What Ellen White heard in the 1888 message was the perfect marriage of justification by faith and the law of God. [1] In other words, justification by faith is the experience of seeing the uplifted Saviour and appreciating the fact that "if one died for all, then were all dead" (2 Cor. 5:14); i.e., all would be dead if One had not died for all. This effective gift of God's amazing forgiveness in Christ is given to the sinner and it reconciles an enemy's heart to God so that the soul receives the atonement.
It follows that one cannot be reconciled to God and not be reconciled to His holy law. "Do we then make void the law through faith? God forbid; yea, we establish the law" (Rom. 3:31). Therefore, if we are reconciled to God we shall gladly obey all ten of His commandments, including the fourth. Yes, we shall obey the seventh, too; justification by faith heals wounded, alienated hearts in marriage.
Paul provides two illustrations of justification by faith from the Old Testament. "Abraham our father" was a heathen when God proclaimed the cross to him (Gal. 3:8). God's self-giving, self-denying love won his heart and "Abraham believed God, and it was counted unto him for righteousness" (Rom. 4:3). He who seeks to be "justified by works" supplies the righteousness in which he glories, but all such self-motivated works are nothing "before God." It is faith which is activated by the creative agape of God that counts for righteousness, and there is no egocentrism involved in it.
When one is motivated by self-interest, he works for wages earned, but grace cannot be earned. Grace is God's gift to sinners. Genuine faith is centered on the cross where the sinner identifies with Christ. God actually makes the ungodly just from the inside out. This is what Paul means when he writes, "his faith is counted for righteousness" (vs. 5). [2]
Paul's second illustration of justification by faith is David. The "blessedness" of David is twofold: God's imputation of righteousness, and the forgiveness of sins (vss. 6, 7). David wrote of the blessed experience of God removing his sins (Psalm 32:1, 2). Equally important is the personal happiness of God making one righteous (vs. 8).
"A false view of righteousness by faith declares that genuine righteousness must always be imputed vicariously, that it can never be truly imparted. The difference? A lady wears a leopard-skin coat externally; it is never a part of her, it is vicarious, imputed. The leopard wears a leopard skin coat as a part of himself, it is imparted. The false view says that sin can never be eradicated until we see the Lord coming in the clouds of heaven and He zaps us. But the Bible teaches that vicarious imputed righteousness must and will also become imparted righteousness. [3]
Thus it is that agape-motivated faith establishes the law. "Therefore it is of faith, that it might be by grace" (Rom. 4:16). The gift of the cross is the ultimate meaning of the atonement which is perfect harmony with God's law.
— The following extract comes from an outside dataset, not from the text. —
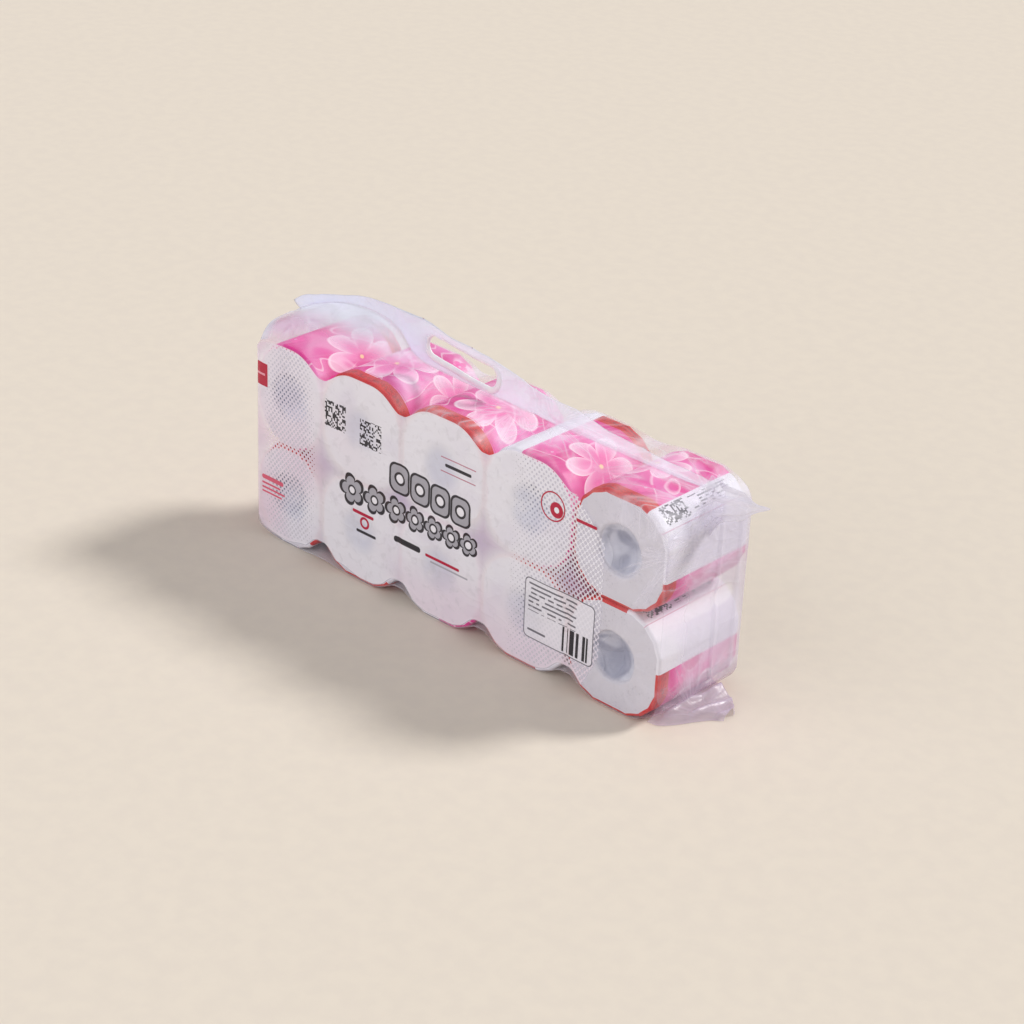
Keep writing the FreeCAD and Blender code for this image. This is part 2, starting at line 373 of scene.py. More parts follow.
def makeRollSkin(name, node, rows, inset, half, seed, around):
    # a grid wrapped round the roll: front end, side, back end
    low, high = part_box(node)
    centre = (low + high) / 2
    size = (high - low) / mm
    halfW, halfH = size.x / 2, size.z / 2
    sides = [("side", i / rollLook["along"]) for i in range(rollLook["along"] + 1)]
    allRows = [(r, 1) for r in rows] + [(r, 1) for r in sides] + [(r, -1) for r in reversed(rows)]
    clearSelection()
    bpy.ops.mesh.primitive_grid_add(x_subdivisions=around, y_subdivisions=len(allRows) - 1, size=2)
    piece = bpy.context.object
    piece.name = name
    places = []
    for vertex in piece.data.vertices:
        i = round((vertex.co.x + 1) / 2 * around)
        j = round((vertex.co.y + 1) / 2 * (len(allRows) - 1))
        row, side = allRows[j]
        backSeed = 2.4 if side < 0 else 0
        x, y, z = rollPoint(row, i / around, halfW, halfH, half, seed + backSeed, inset)
        if row[0] == "side":
            along = (y + half) / (2 * half)
            vertex.co = centre + Vector((x, y, z)) * mm
        else:
            vertex.co = centre + Vector((x, -side * y, z)) * mm
            # past the side's 0 to 1, so that the material can tell the end's parts apart
            along = {
                "fold": -0.012, "face": -0.30 + 0.27 * row[1], "lip": -0.305,
                "tuck": -0.55 + 0.24 * row[1], "bore": -0.3,
            }[row[0]]
            if side < 0:
                along = 1 - along
        places.append((i / around, along))
    return piece, places


def rollSeed(row, column):
    return column * 1.7 + (5.3 if row == "upper" else 0.0)


def makeWrapper(row, column, material):
    node = f"{row}_roll_{column + 1}_wrapper"
    low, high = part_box(node)
    half = (high.y - low.y) / mm / 2
    piece, places = makeRollSkin(f"wrapper_{row}_{column + 1}", node, endRows(True), 0.0, half,
                                 rollSeed(row, column), rollLook["around"])
    layer = piece.data.uv_layers.active.data
    turn = printTurn[row][column]
    front = redInFront[row][column]
    for loop in piece.data.loops:
        around, along = places[loop.vertex_index]
        layer[loop.index].uv = (around + turn, along if front else 1 - along)
    weld(0.00001)
    finishPiece(piece, material, node)
    return piece


def makeTissue(row, column, material):
    # the wound tissue under the wrapper, pressed like it, with a bore for the core
    node = f"{row}_roll_{column + 1}_paper"
    wrapper = f"{row}_roll_{column + 1}_wrapper"
    low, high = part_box(node)
    half = (high.y - low.y) / mm / 2 - 0.35
    piece = makeRollSkin(f"tissue_{row}_{column + 1}", wrapper, endRows(False), rollLook["tissueInset"], half,
                         rollSeed(row, column), rollLook["tissueAround"])[0]
    weld(0.00001, bridgeRims=True)
    finishPiece(piece, material, node)


# ---- printed wrapper film ----
wrapperPrint = {
    "around": 330.0,         # mm round a roll
    "length": 100.7,
    "redWidth": 12.5,
    "whiteFrom": 263.0,
    "vivid": fromPaint(220, 38, 144),
    "rose": fromPaint(236, 122, 188),
    "pale": fromPaint(240, 190, 222),
    "white": fromPaint(232, 230, 240),
    "red": fromPaint(200, 24, 30),
    "grey": fromPaint(90, 88, 98),
    # place round the roll, place along it, size, turn
    "lilies": [(52, 58, 34, 0.4), (150, 46, 38, 1.3), (214, 66, 30, 2.2)],
    "blossoms": [(12, 30, 8, 0.2), (96, 84, 9, 1.1), (104, 22, 7, 0.7), (186, 88, 8, 2.0), (238, 24, 9, 0.4),
                 (18, 84, 7, 1.6)],
    "petalEdge": fromPaint(248, 220, 236), "petalRim": fromPaint(252, 238, 246),
    "sweepEdge": fromPaint(250, 214, 232),
    "flowerHeart": fromPaint(246, 214, 150), "smallBlossom": fromPaint(240, 96, 176),
    "codeInk": fromPaint(60, 58, 66), "rule": fromPaint(196, 110, 146),
    "redInk": fromPaint(128, 30, 30), "redWorn": fromPaint(224, 84, 60), "pin": fromPaint(222, 60, 130),
    "end": fromPaint(214, 211, 221), "endSpeck": fromPaint(150, 148, 160),
    "endCloud": fromPaint(196, 192, 204),
    # painted shade and light of the tucked film in the core mouths
    "tuckShade": fromPaint(166, 168, 186), "tuckLitFacet": fromPaint(212, 213, 226),
    "tuckDeepShade": fromPaint(138, 140, 160),
}


def flower(x, y, cx, cy, size, turn, petals, waist):
    # distance from the flower's middle as a share of the petal's reach there, and the plain distance
    dx = x - cx
    dy = y - cy
    r = (dx * dx + dy * dy) ** 0.5
    angle = dy.math("ARCTAN2", dy, dx)
    swing = angle * (petals / 2) + turn
    lobe = abs(swing.math("COSINE", swing)) ** 0.6
    return r / ((lobe * (1 - waist) + waist) * size), r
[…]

Law divorced from grace provokes the natural-born enmity of the heart. Such enmity is lawlessness which seeks to do away with sin (3:15). Any concept of justification by faith which fails to deal with the heart-enmity is antinomianism. If justification by faith is a mental assent to a book transaction in heaven light-years away from the believer whereby God adjusts one's accounts in heaven, but there is no heart-reconciliation, it is a detour around the cross. If self-centeredness is not crucified with Christ, the law is made void.
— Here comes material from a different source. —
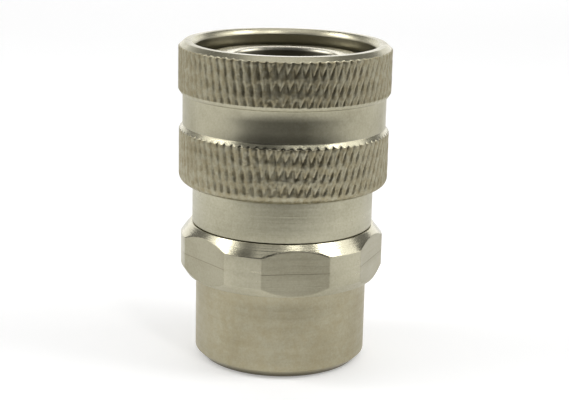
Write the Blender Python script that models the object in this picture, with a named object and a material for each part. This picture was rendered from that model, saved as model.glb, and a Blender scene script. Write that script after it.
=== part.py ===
"""Quick disconnect coupler, female half: a ball-lock socket with a pull-back sleeve and a shut-off valve.

Metres, +Z up. The origin is the centre of the threaded port's face, which the coupler stands on.
The axis of every turned piece is Z. Lengths below are in millimetres and are scaled once, by MM.
"""

import math

import bmesh
import bpy
from mathutils import Matrix

MM = 0.001

# ---------------------------------------------------------------- driving dimensions, in millimetres
SLEEVE_R = 17.5
LOWER_BAND_R = 17.36
NECK_R = 16.78
SLEEVE_TOP = 53.2
SLEEVE_BOTTOM = 29.8
MOUTH_R = 14.83

HEX_ACROSS_FLATS = 32.0
HEX_TURN = 30.0
HEX_TURNED_R = 16.92
HEX_LOW = 14.46
SKIRT_R = 14.35
SEAM = 23.05
BARREL_R = 15.05

PORT_MINOR_R = 9.3
PORT_DEPTH = 13.6
WEB_R = 8.0
WEB_TOP = 15.1
SOCKET_R = 12.3

NOSE_R = 12.7
NOSE_TOP = 50.9
BORE_R = 9.1
BARREL_TOP = 31.4
CHAMBER_R = 10.0
THROAT_R = 8.0

BALL_COUNT = 10
BALL_R = 2.25
BALL_CIRCLE_R = 10.45
BALL_Z = 44.8

RUNNING_GAP = 0.12
SEATING_GAP = 0.1

# ---------------------------------------------------------------- facets round each kind of piece
TURNED_STEPS = 48
SMALL_STEPS = 36
SEAL_SIDES = 8
WIRE_STEPS = 14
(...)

God does not ask us to do His commandments in order to be saved. His love constrains us to believe His promises--the everlasting covenant. Paul's gospel forbids all possibility of "righteousness" "by the law" (Gal. 3:21). "The promises of God" were given to Abraham 430 years before his descendants were given the Ten Commandments written on tables of stone (vs. 17). God's purpose in giving the law was not that it might impart righteousness to sinners. It is given as a perfect description of righteousness. But those who are motivated by fear are "kept under the law," locked up by a correctional officer, that the law might drive them "unto the faith which should afterwards be revealed" (vs. 23).
Paul is not writing about the historical sequence of the Jews from Sinai to the cross, but of the law's function by virtue of the Holy Spirit convicting the heart "of sin and of righteousness" (John 16:8). "The scripture hath concluded all under sin, that the promise by faith of Jesus Christ might be given to them that believe" (Gal. 3:22).
The "faith of Jesus" is the source of our faith in Him. It is the fact of His taking our "self" and denying it continually throughout His earthly life, climaxing in His cross. His ultimate act of faith was when hanging on the God-forsaken cross He bore our curse of the second death and yet proclaimed His faith, "Father, into Thy hands I commend My spirit: and having said thus, He gave up the ghost" (Luke 23:46). His faith bridged the gulf of sin to the Father and that was the atonement.
We appreciate the "faith of Jesus" and "believe" in Him. We experience a reconciliation of heart to God which is in perfect harmony with His law of love manifested in obedience to all His commandments.
--Paul E. Penno
Endnotes:
[1] "The Lord in His great mercy sent a most precious message to His people through Elders Waggoner and Jones. This message was to bring more prominently before the world the uplifted Saviour, the sacrifice for the sins of the whole world. It presented justification through faith in the Surety; it invited the people to receive the righteousness of Christ, which is made manifest in obedience to all the commandments of God" (Testimonies to Ministers, pp. 91, 92).
[2] "The last verse of the third chapter of Romans tells us that by faith we establish the law. Moreover, the very term 'justification' shows that faith performs the requirement of the law. Faith makes a man a doer of the law, for that is the meaning of the term 'justification by faith'" (E. J. Waggoner, "Studies in Romans. The Blessing of Abraham," The Signs of the Times, Feb. 13, 1896, p. 2).
[3] Robert J. Wieland, Dial Daily Bread (Feb. 14, 1998).